When I was invited to write the authorized biography of Bernard Shaw in the early 1970s, he was still accepted as a great force in the world, an influence on the young, a bearded prophet from a past age warning us provocatively, uncomfortably, of the dangers in our contemporary world. He did of course acclaim some social changes that had taken place, such as the National Health Service. But his role was mainly to challenge rather than to celebrate. His plays were quite regularly performed at the National Theatre and politicians such as Tony Benn and Robin Cook made no secret of having read him attentively and of having been influenced by his writings nor did that legendary insurgent on his prison island, Nelson Mandela. American and Canadian academics in particular were devoting their careers to studying his work his letters, his diaries, his music and drama criticism as well as his prefaces, political essays and plays. He was so prolific, so voluminous, so various, that there seemed plenty to keep them busy well into this century.
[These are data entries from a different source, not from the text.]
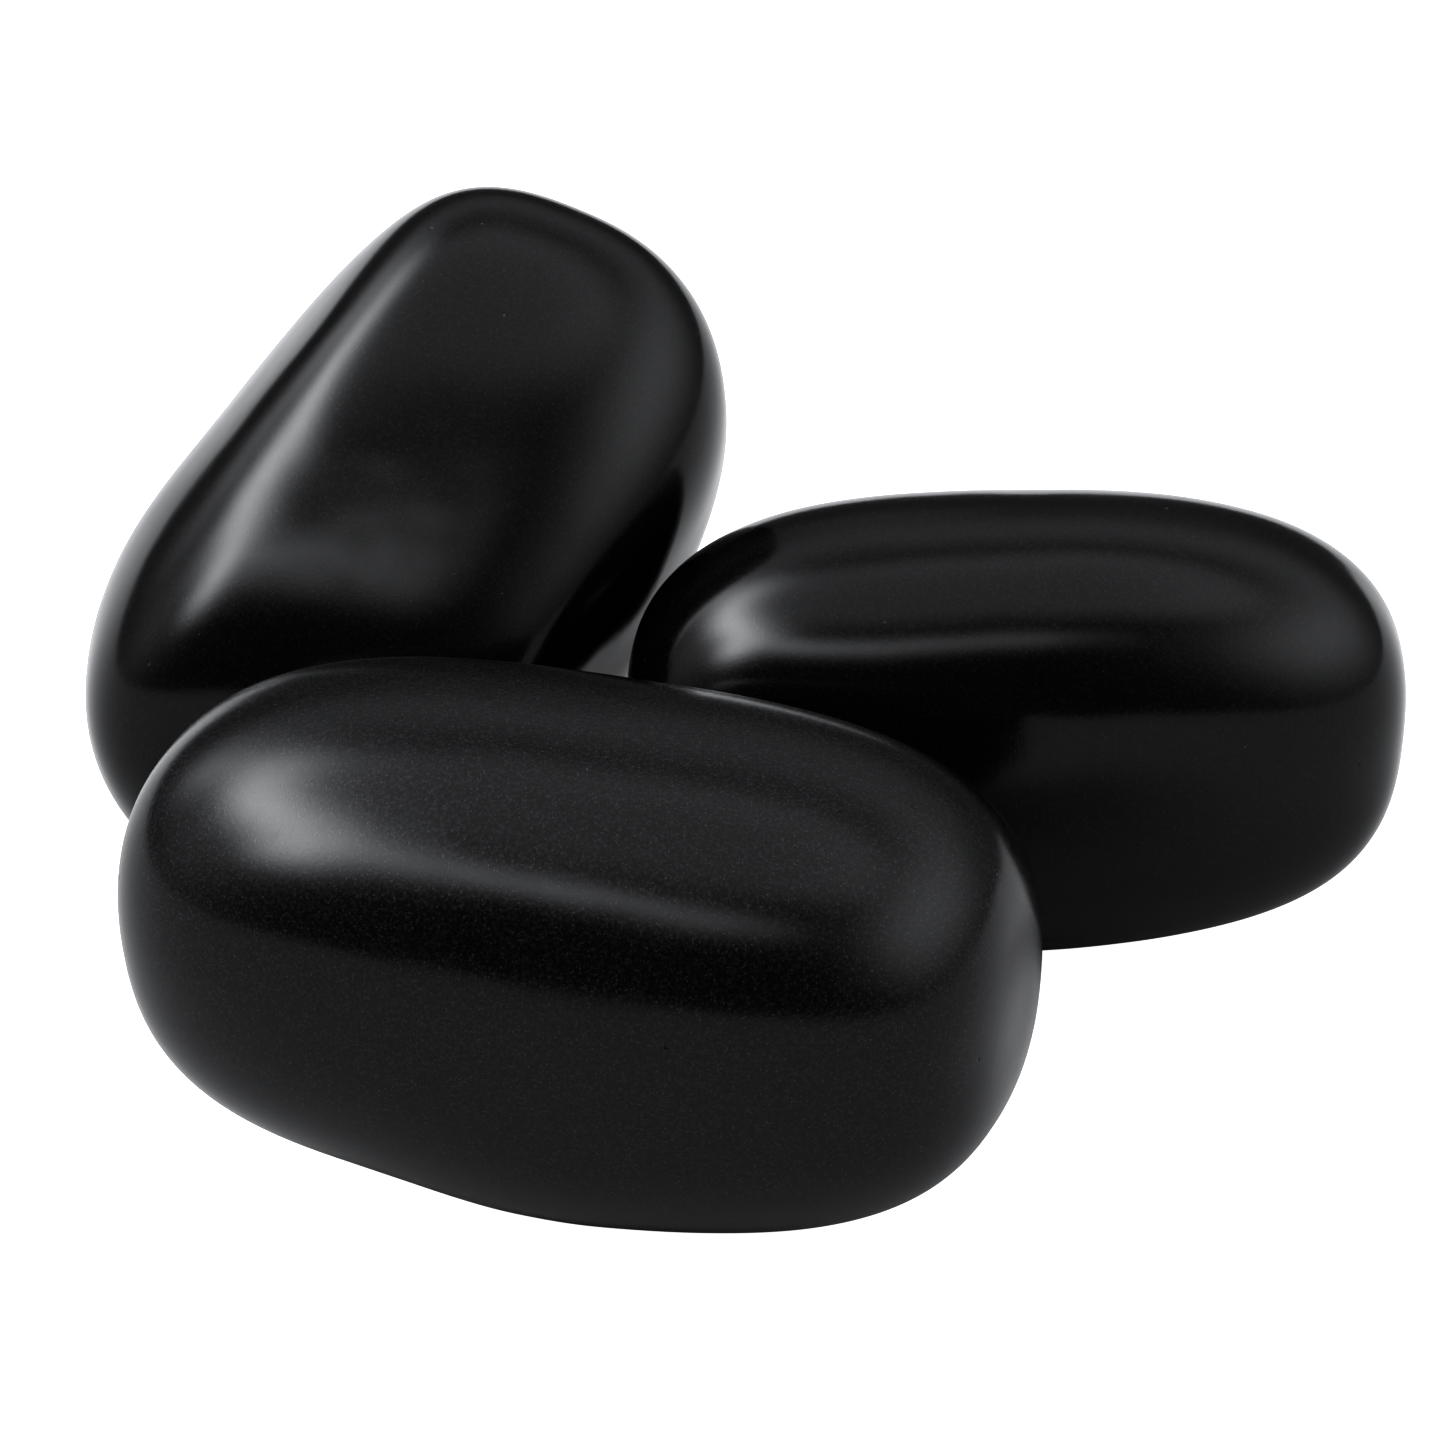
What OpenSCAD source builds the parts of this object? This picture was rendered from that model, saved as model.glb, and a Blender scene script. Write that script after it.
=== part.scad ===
// Three loose tumbled stones of black agate, polished all over, lying as a small group.
// Millimetres, +Z up. The origin is the middle of the group's footprint, on the surface
// that the stones rest on. -Y is the front of the group and +X its right-hand side.
//
// Every stone follows one rule. A rounded core has a length, a width and a thickness, and
// is turned to the way it lies. Worn faces cut in on it softly from chosen sides, and low
// swells and hollows make it uneven.

/* [Front stone] */
// Length of the front stone
front_length = 28.8; // [27:0.2:30]
// Depth of the front stone, front to back
front_depth = 16.6; // [15:0.2:17.4]
// Height of the front stone
front_height = 16.6; // [15:0.2:17.4]
// How square its two ends are, where 2 is an ellipsoid
front_ends = 3; // [2.4:0.1:4]
// How square its cross-section is, where 2 is an ellipse
front_section = 2.3; // [2:0.1:3]

/* [Right stone] */
// Length of the right stone
right_length = 25.6; // [25:0.2:27]
// Depth of the right stone, front to back
right_depth = 13; // [12:0.2:13.4]
// Height of the right stone
right_height = 14.8; // [13.8:0.2:15]
// How square its two ends are
right_ends = 2.8; // [2.4:0.1:2.9]
// How square its cross-section is
right_section = 2.5; // [2:0.1:2.8]

/* [Rear stone] */
// Length of the rear stone, which leans on the right stone
rear_length = 25.6; // [24.4:0.2:26]
// Width of its broad face
rear_width = 17.8; // [17:0.2:18.2]
// Thickness through its broad face
rear_thickness = 12.8; // [12:0.2:13]
// How square its two ends are
rear_ends = 2.5; // [2.3:0.1:2.8]
// How square its cross-section is
rear_section = 2.6; // [2:0.1:3]
// How steeply its long axis rises, in degrees
rear_rise = 46; // [44:1:48]

/* [Resting and spacing] */
// How deep the worn rest patch under each stone is
rest_depth = 0.2; // [0.1:0.05:0.4]

/* [Smoothness] */
// Facets around each stone
around = 60; // [36:4:72]
// Rings of facets from the bottom to the top of each stone
rings = 34; // [20:2:44]

/* [Hidden] */
STONE_BLACK = [0.06, 0.06, 0.065];
CUT_SIZE = 60;

// Where each stone's middle lies over the resting surface, before the group is centred.
// The right stone keeps its left end in place when its length changes.
FRONT_AT = [-4.5, -15.9];
RIGHT_AT = [right_length / 2 - 3.2, 1.7];
REAR_AT = [-10.3, 6.7];
// Turn of each stone from lying straight: roll about its length, fall of its right end
// and turn about the vertical
FRONT_TURN = [0, 0, -17];
RIGHT_TURN = [0, 0, 0];
REAR_TURN = [27, -rear_rise, 52];

// A worn face is [azimuth, elevation, distance from the middle]. Azimuth 0 looks to the
// front, 90 to the right and -90 to the left.
REAR_WORN = [
    [-94, 38, 7.7], // long left flank
    [60, -30, 7.4], // underside, towards the right stone
    [-8, -5, 9]     // low end, at the front
];
WORN_EDGE = 8; // how tightly a worn face turns into the core
// A swell is [azimuth, elevation, sharpness, share of the radius], and a hollow has a
// negative share.
FRONT_SWELLS = [[-65, 60, 4, 0.04], [-80, -40, 5, -0.12], [48, -40, 4, -0.07]];
RIGHT_SWELLS = [[75, -40, 5, -0.06], [40, 60, 5, 0.05]];
REAR_SWELLS = [
    [-105, -10, 6, 0.11], [-150, 65, 10, -0.03], [90, 60, 8, 0.03], [100, -35, 8, 0.08]
];

// A stone is [half sizes of the core, end squareness, section squareness, worn faces,
// swells, place, turn].
FRONT = [[front_length, front_depth, front_height] / 2, front_ends, front_section,
    [], FRONT_SWELLS, FRONT_AT, FRONT_TURN];
RIGHT = [[right_length, right_depth, right_height] / 2, right_ends, right_section,
    [], RIGHT_SWELLS, RIGHT_AT, RIGHT_TURN];
REAR = [[rear_length, rear_width, rear_thickness] / 2, rear_ends, rear_section,
    REAR_WORN, REAR_SWELLS, REAR_AT, REAR_TURN];

function towards(azimuth, elevation) =
    [sin(azimuth) * cos(elevation), -cos(azimuth) * cos(elevation), sin(elevation)];

function total(values) = len(values) == 0 ? 0 : values * [for (v = values) 1];

// Directions of a turned stone's length, width and thickness
function axes(turn) =
    let (cr = cos(turn[0]), sr = sin(turn[0]), cp = cos(turn[1]), sp = sin(turn[1]),
        cy = cos(turn[2]), sy = sin(turn[2]))
    [
        [cy * cp, sy * cp, -sp],
        [cy * sp * sr - sy * cr, sy * sp * sr + cy * cr, cp * sr],
        [cy * sp * cr + sy * sr, sy * sp * cr - cy * sr, cp * cr]
    ];

// One over the core's reach, along a direction given in the stone's own axes
function core_share(d, half, ends, section) =
    pow(
        pow(abs(d[0]) / half[0], ends)
        + pow(pow(abs(d[1]) / half[1], section) + pow(abs(d[2]) / half[2], section), ends / section),
        1 / ends
    );

// The same share once the worn faces have cut in on it
function worn_share(share, d, faces) =
    pow(
        pow(share, WORN_EDGE)
        + total([for (f = faces) pow(max(0, d * towards(f[0], f[1])) / f[2], WORN_EDGE)]),
        1 / WORN_EDGE
    );

function swelling(d, swells) =
    1 + total([for (s = swells) s[3] * exp(s[2] * (d * towards(s[0], s[1]) - 1))]);

// Distance from the stone's middle to its skin along the unit direction d
function reach(d, stone) =
    let (share = core_share(axes(stone[6]) * d, stone[0], stone[1], stone[2]))
    swelling(d, stone[4]) / worn_share(share, d, stone[3]);

// Skin of a stone about its own middle: one point at each pole and rings between them
function skin(stone) = concat(
    [[0, 0, -reach([0, 0, -1], stone)]],
    [for (ring = [1:rings - 1], step = [0:around - 1])
        let (d = towards(step * 360 / around, ring * 180 / rings - 90)) d * reach(d, stone)],
    [[0, 0, reach([0, 0, 1], stone)]]
);

function lowest(points) = min([for (p = points) p[2]]);

// Skin of a stone where it lies, with its rest patch's depth below the surface
function laid(stone) =
    let (points = skin(stone), drop = lowest(points) + rest_depth)
    [for (p = points) p + [stone[5][0], stone[5][1], -drop]];

SKIN_FACES = concat(
    [for (step = [0:around - 1]) [0, 1 + step, 1 + (step + 1) % around]],
    [for (ring = [0:rings - 3], step = [0:around - 1])
        let (a = 1 + ring * around + step, b = 1 + ring * around + (step + 1) % around)
        [a, a + around, b]],
    [for (ring = [0:rings - 3], step = [0:around - 1])
        let (a = 1 + ring * around + step, b = 1 + ring * around + (step + 1) % around)
        [b, a + around, b + around]],
    [for (step = [0:around - 1])
        let (last = 1 + (rings - 2) * around, top = 1 + (rings - 1) * around)
        [last + step, top, last + (step + 1) % around]]
);

FRONT_SKIN = laid(FRONT);
RIGHT_SKIN = laid(RIGHT);
REAR_SKIN = laid(REAR);
ALL_POINTS = concat(FRONT_SKIN, RIGHT_SKIN, REAR_SKIN);

function middle(axis) =
    let (places = [for (p = ALL_POINTS) p[axis]]) (min(places) + max(places)) / 2;

GROUP_MIDDLE = [middle(0), middle(1), 0];

// A stone's solid, cut flat where it rests
module stone(points) {
    translate(-GROUP_MIDDLE)
        difference() {
            polyhedron(points, SKIN_FACES);
            translate([-CUT_SIZE / 2, -CUT_SIZE / 2, -CUT_SIZE])
                cube(CUT_SIZE);
        }
}

// Long blunt bean that lies in front, its right end nearer the viewer
module front_stone() {
    color(STONE_BLACK) stone(FRONT_SKIN);
}

// Rounded block that lies behind it on the right
module right_stone() {
    color(STONE_BLACK) stone(RIGHT_SKIN);
}

// Thick pear-shaped stone at the rear left, standing on its low end and leaning over to
// the right and back
module rear_stone() {
    color(STONE_BLACK) stone(REAR_SKIN);
}

front_stone();
right_stone();
rear_stone();
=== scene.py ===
"""Three tumbled black agate stones lying in a close group on a pale table."""
import math

import bpy
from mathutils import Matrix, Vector


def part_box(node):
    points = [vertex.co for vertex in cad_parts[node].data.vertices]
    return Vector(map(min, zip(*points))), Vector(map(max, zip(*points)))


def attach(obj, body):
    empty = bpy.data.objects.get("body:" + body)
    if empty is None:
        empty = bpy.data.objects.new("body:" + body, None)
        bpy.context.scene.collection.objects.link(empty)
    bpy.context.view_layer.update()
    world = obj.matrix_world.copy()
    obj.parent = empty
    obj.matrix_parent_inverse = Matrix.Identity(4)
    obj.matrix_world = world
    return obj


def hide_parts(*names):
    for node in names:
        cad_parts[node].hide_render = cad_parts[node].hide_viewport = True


MM = 0.001
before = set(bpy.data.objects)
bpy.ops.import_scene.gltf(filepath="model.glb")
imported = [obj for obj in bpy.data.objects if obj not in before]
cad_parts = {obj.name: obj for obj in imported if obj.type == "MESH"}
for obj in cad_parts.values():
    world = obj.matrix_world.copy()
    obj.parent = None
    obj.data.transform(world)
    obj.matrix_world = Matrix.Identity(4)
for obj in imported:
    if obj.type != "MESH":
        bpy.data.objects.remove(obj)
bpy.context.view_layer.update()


# ---- Node trees written as expressions ----------------------------------------------

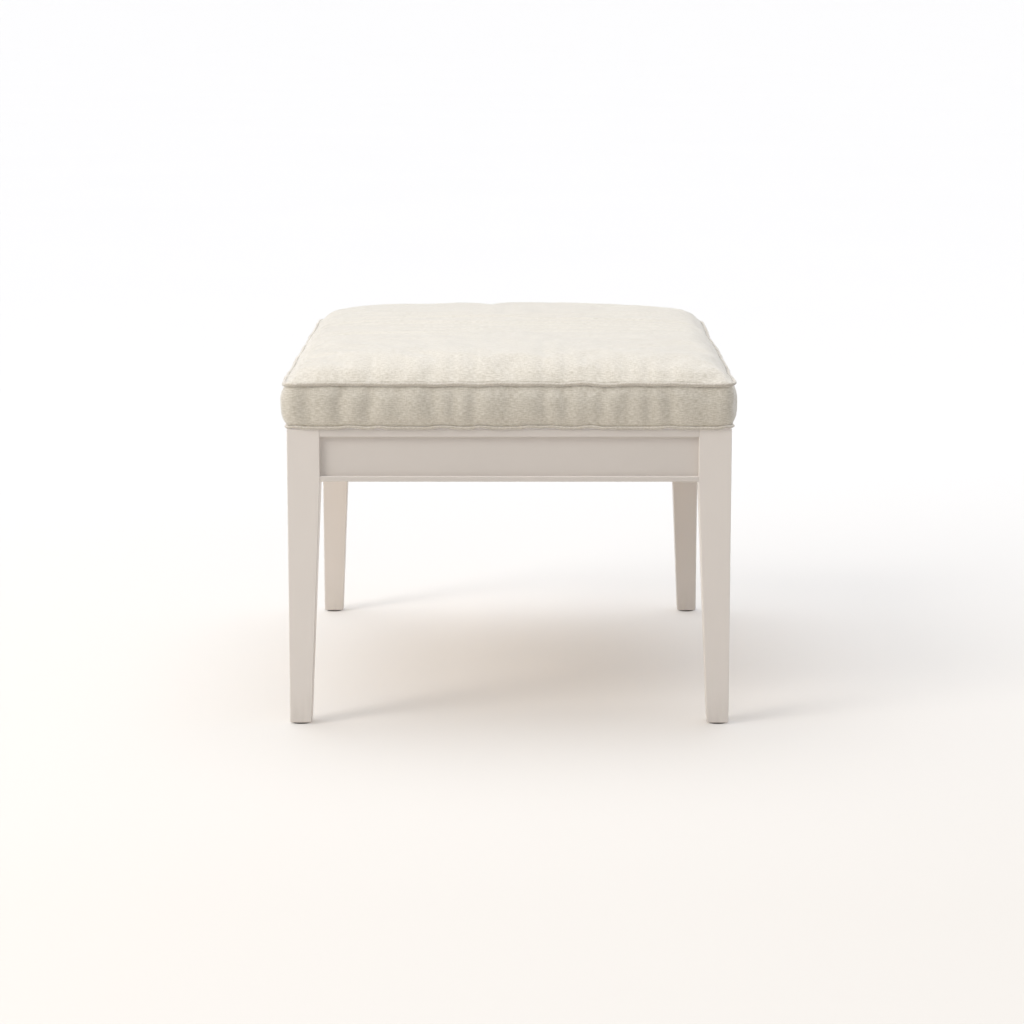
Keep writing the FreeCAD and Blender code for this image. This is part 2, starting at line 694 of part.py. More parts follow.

But now that we are half a dozen years into it, Shaw seems to have gone largely out of fashion presented more as a matinee playwright than an exciting, revolutionary dramatist. In the age of Beckett and Pinter those plays of his seemed increasingly wordy and windy. There was so much of him, too much of him. People took against him. He was no longer a stimulus to radical progressive thought but an insensitive supporter of dictators particularly Stalin. In fact he was seen as an enemy of democracy itself, a fifth column agent in our society. We appear to have more need these days of villains than of guides, philosophers and friends, more need of cautionary than exemplary tales. And there was something else that counted very strongly against him: he lacked what was once called sex appeal and appeared to have ink rather than blood in his veins. Was there not something rather inhuman about him, something seriously lacking? Of course you could not wholly discount his writings; he was not altogether off the page as it were, but he had been marginalized, he was no longer centre stage he was somewhere in the wings. That, it seems, is where he stands today, in this, the 150th anniversary of his birth on July 26, 1856. And the questions I want to ask are: Does it matter? Is it just?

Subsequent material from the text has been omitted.